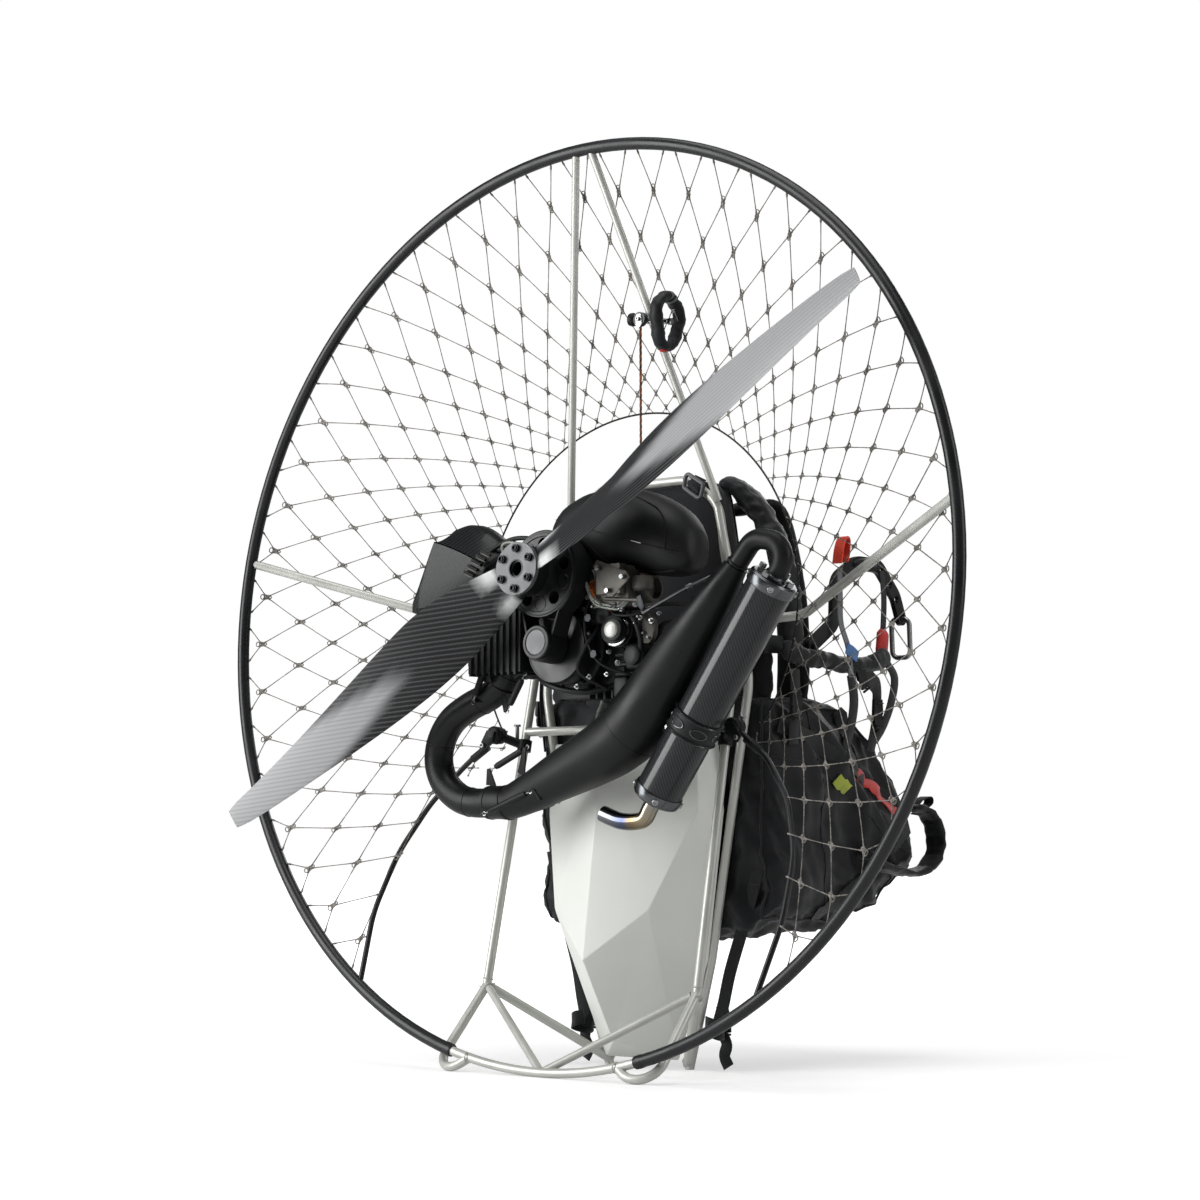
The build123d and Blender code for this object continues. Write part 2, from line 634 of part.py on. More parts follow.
def seat():
    """Seat and its pouch below the backrest, folded up behind the frame."""
    plane = Plane(origin=high(-SEAT_HALF, HARNESS_REAR, 0), x_dir=(0, 1, 0), z_dir=(1, 0, 0))
    corners = [(0, 206), (227, 203), (377, 245), (415, 300), (409, 368), (317, 470),
               (197, SEAT_TOP), (0, SEAT_TOP)]
    return extrude(outline(plane, corners), 2 * SEAT_HALF)


def shoulder_strap():
    """Padded strap from the top of the backrest over and down to the seat."""
    front = HARNESS_REAR + BACK_THICK + FIT
    route = points((112, front, 850), (140, front + 70, 852), (172, front + 76, 700),
                   (182, front + 60, SEAT_TOP + FIT + 2))
    return cope(tube(route, STRAP, [34, 90]), seat(), backrest())


def leg_strap():
    x = SEAT_HALF + LEG_STRAP / 2 + FIT
    y = HARNESS_REAR
    return tube(points((x, y + 227, 330), (x, y + 317, 300), (x, y + 372, 380)), LEG_STRAP, [30])


def arm_mount(frame_tubes):
    """Slotted bar bolted to the frame, with the pin that a swing arm turns on."""
    y, z = ARM_PIVOT
    inner = ARM_X - ARM_THICK / 2 - 1
    start = inner - RAIL_THICK
    corners = [(FRONT_Y, z - 17), (y, z - 12), (y + 12, z), (y, z + 12), (FRONT_Y, z + 11)]
    plane = Plane(origin=high(start, 0, 0), x_dir=(0, 1, 0), z_dir=(1, 0, 0))
    rail = extrude(outline(plane, corners), RAIL_THICK)
    foot = Pos(high(212, FRONT_Y + 2, z - 3)) * Box(26, 22, 28)
    pin_shape = Cylinder(PIVOT_R, ARM_THICK + 16, align=BASE)
    pin = Pos(high(start, y, z)) * (Rot(0, 90, 0) * pin_shape)
    return cope(rail + foot + pin, *frame_tubes)


def arm_route():
    """Corners of the arm's middle line, y and z."""
    y, z = ARM_PIVOT
    steps = [(0, 0), (62, 39), (64, 105), (120, 137), (182, 137), (230, 92), (246, 57)]
    return [(y + step_y, z + step_z) for step_y, step_z in steps]


def swing_arm():
    """Goose-neck arm with a row of hang holes down its outer end."""
    plane = Plane(origin=high(ARM_X - ARM_THICK / 2, 0, 0), x_dir=(0, 1, 0), z_dir=(1, 0, 0))
    path = FilletPolyline(*[(y, z) for y, z in arm_route()], radius=[26, 26, 40, 30, 30])
    face = trace(path, ARM_WIDTH)
    ends = [Pos(y, z) * Circle(ARM_WIDTH / 2) for y, z in (arm_route()[0], arm_route()[-1])]
    arm = extrude(plane * (face + ends), ARM_THICK)
    y, z = ARM_PIVOT
    arm -= across(y, z, PIVOT_R + RUN)
    for y, z in hang_holes():
        arm -= across(y, z, HANG_HOLE_R)
    return arm


def across(y, z, radius):
    """Round cutter through the swing arm's plane."""
    return Pos(high(ARM_X, y, z)) * (Rot(0, 90, 0) * Cylinder(radius, 60))


def hang_holes():
    """Four holes along the outer end, the last one for the carabiner."""
    y, z = ARM_PIVOT
    return [(y + 190, z + 130), (y + 211, z + 109), (y + 230, z + 87), (y + 245, z + 59)]


def carabiner():
    """Steel ring clip through the last hang hole."""
    y, z = hang_holes()[-1]
    wire = CLIP_WIRE / 2
    top = z - HANG_HOLE_R + wire + FIT
    reach = 17
    route = [(ARM_X - reach, y, top), (ARM_X + reach, y, top), (ARM_X + reach, y + 3, top - 62),
             (ARM_X - reach, y + 3, top - 62)]
    path = FilletPolyline(*points(*route), radius=[11, 11, 11, 11], close=True)
    return sweep(Plane(origin=path @ 0, z_dir=path % 0) * Circle(wire), path=path)


# ---- The whole pack ----------------------------------------------------------------------------
def build():
    hoop = solid_hoop_half()
    front_right, front_left, top_bar = front_frame_pieces()
    rear = rear_tube()
    arc = base_arc()
    rear = cope(rear, front_right, top_bar)
    foot = cope(foot_loop(), rear, arc, hoop)
    rail = cope(bottom_rail(), rear, foot, front_right)
    brace = cope(base_brace(), rear, foot, rail, arc)
    spar = cope(side_spar(), hoop, rear, front_right)
    top = cope(top_spar(), hoop, front_right, top_bar, rear)
    rod = cage_rod()
    clamp = rod_clamp(rear)
    engine = crankcase()
    arm_bar = arm_mount([front_right, rear])
    chamber = exhaust_chamber()
    starter = starter_housing(engine)
    guide = starter_guide(top)

    nodes = {
        "hoop_right": hoop_half(), "base_arc": arc, "foot_loop_right": foot,
        "base_braces": Compound([brace, left(brace)]), "bottom_rail_right": rail,
        "rear_tube_right": rear, "front_tube_right": front_right, "front_tube_left": front_left,
        "top_bar": top_bar, "cross_tube": cope(cross_tube(), rear, left(rear)),
        "top_spar_right": top, "side_spar_right": spar,
        "cage_rod_right": cope(rod, clamp, hoop), "rod_clamp_right": clamp,
        "fuel_tank": fuel_tank(), "crankcase": engine, "cylinder": cylinder() - engine,
        "cooling_scoop": cooling_scoop(), "airbox": airbox(), "carburettor": carburettor(),
        "reduction_carrier": reduction_carrier(engine), "drive_belt": drive_belt(),
        "starter_housing": starter, "prop_pulley": prop_pulley(),
        "clutch_bell": clutch_bell(), "propeller_blades": propeller_blades(),
        "hub_plate": hub_plate(), "prop_bolts": prop_bolts(),
        "exhaust_elbow": exhaust_elbow() - cylinder(), "exhaust_chamber": chamber,
        "silencer_body": silencer_body(), "silencer_caps": silencer_caps(),
        "silencer_clamp": silencer_clamp(chamber), "tail_pipe": tail_pipe(),
        "exhaust_hanger": exhaust_hanger(chamber, engine),
        "starter_guide": guide, "starter_cord": starter_cord(guide, starter),
        "starter_handle": starter_handle(), "backrest": backrest(), "seat": seat(),
        "shoulder_strap_right": shoulder_strap(), "leg_strap_right": leg_strap(),
        "arm_mount_right": arm_bar, "swing_arm_right": swing_arm(), "carabiner_right": carabiner(),
    }
    twins = ["hoop", "foot_loop", "bottom_rail", "rear_tube", "top_spar", "side_spar", "cage_rod",
             "rod_clamp", "shoulder_strap", "leg_strap", "arm_mount", "swing_arm", "carabiner"]
    for name in twins:
        nodes[name + "_left"] = left(nodes[name + "_right"])
    crossbar = nodes["cross_tube"]
    nodes["engine_mounts"] = engine_mounts(engine, starter, rear, left(rear), crossbar)
    return nodes


def write(nodes):
    os.makedirs("parts", exist_ok=True)
    for name, shape in sorted(nodes.items()):
        export_step(Pos(0, STATION_Y, 0) * shape, f"parts/{name}.step")


if __name__ == "__main__":
    write(build())
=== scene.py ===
"""The looks of a caged propeller engine pack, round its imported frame. Blender 4.5, metres."""
import json
import math
import random

import bmesh
import bpy
from mathutils import Matrix, Vector, noise
from mathutils.bvhtree import BVHTree
from mathutils.geometry import intersect_line_line


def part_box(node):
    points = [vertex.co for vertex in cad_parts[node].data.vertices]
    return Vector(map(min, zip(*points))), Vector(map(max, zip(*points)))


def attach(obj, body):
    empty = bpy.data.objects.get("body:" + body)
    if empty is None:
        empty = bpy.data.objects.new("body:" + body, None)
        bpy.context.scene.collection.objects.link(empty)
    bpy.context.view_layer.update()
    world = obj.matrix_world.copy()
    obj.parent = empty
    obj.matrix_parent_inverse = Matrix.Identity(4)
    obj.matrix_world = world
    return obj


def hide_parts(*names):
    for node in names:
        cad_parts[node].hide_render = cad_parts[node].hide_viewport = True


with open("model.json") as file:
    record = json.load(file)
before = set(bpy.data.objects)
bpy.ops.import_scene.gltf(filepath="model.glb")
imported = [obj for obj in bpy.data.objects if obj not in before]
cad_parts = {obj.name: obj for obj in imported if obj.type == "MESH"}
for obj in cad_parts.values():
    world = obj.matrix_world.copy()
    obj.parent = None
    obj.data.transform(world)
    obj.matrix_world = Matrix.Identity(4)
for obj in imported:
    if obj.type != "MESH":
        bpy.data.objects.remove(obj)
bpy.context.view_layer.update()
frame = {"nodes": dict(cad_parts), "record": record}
random.seed(7)

# ---- Places taken from the frame -----------------------------------------------------------------
JOINTS = {joint["name"]: joint for joint in frame["record"]["behaviour"]["joints"]}
HUB = Vector(JOINTS["propeller_spin"]["pos_m"])
CRANK = Vector(JOINTS["clutch_spin"]["pos_m"])
FORWARD = Vector(JOINTS["propeller_spin"]["axis"]).normalized()
RIGHT = Vector((1, 0, 0))
BACK = -FORWARD
UP = RIGHT.cross(FORWARD)
HUB_ABOVE_HOOP = 0.032
HOOP_CENTRE = HUB - UP * HUB_ABOVE_HOOP
HOOP_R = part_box("hoop_right")[1].x - 0.0095
MM = 0.001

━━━

Return verbatim the lines that run from the line containing "return nodes" through the line containing "bpy.data.objects.remove(obj)", inclusive.

    return nodes


def write(nodes):
    os.makedirs("parts", exist_ok=True)
    for name, shape in sorted(nodes.items()):
        export_step(Pos(0, STATION_Y, 0) * shape, f"parts/{name}.step")


if __name__ == "__main__":
    write(build())
=== scene.py ===
"""The looks of a caged propeller engine pack, round its imported frame. Blender 4.5, metres."""
import json
import math
import random

import bmesh
import bpy
from mathutils import Matrix, Vector, noise
from mathutils.bvhtree import BVHTree
from mathutils.geometry import intersect_line_line


def part_box(node):
    points = [vertex.co for vertex in cad_parts[node].data.vertices]
    return Vector(map(min, zip(*points))), Vector(map(max, zip(*points)))


def attach(obj, body):
    empty = bpy.data.objects.get("body:" + body)
    if empty is None:
        empty = bpy.data.objects.new("body:" + body, None)
        bpy.context.scene.collection.objects.link(empty)
    bpy.context.view_layer.update()
    world = obj.matrix_world.copy()
    obj.parent = empty
    obj.matrix_parent_inverse = Matrix.Identity(4)
    obj.matrix_world = world
    return obj


def hide_parts(*names):
    for node in names:
        cad_parts[node].hide_render = cad_parts[node].hide_viewport = True


with open("model.json") as file:
    record = json.load(file)
before = set(bpy.data.objects)
bpy.ops.import_scene.gltf(filepath="model.glb")
imported = [obj for obj in bpy.data.objects if obj not in before]
cad_parts = {obj.name: obj for obj in imported if obj.type == "MESH"}
for obj in cad_parts.values():
    world = obj.matrix_world.copy()
    obj.parent = None
    obj.data.transform(world)
    obj.matrix_world = Matrix.Identity(4)
for obj in imported:
    if obj.type != "MESH":
        bpy.data.objects.remove(obj)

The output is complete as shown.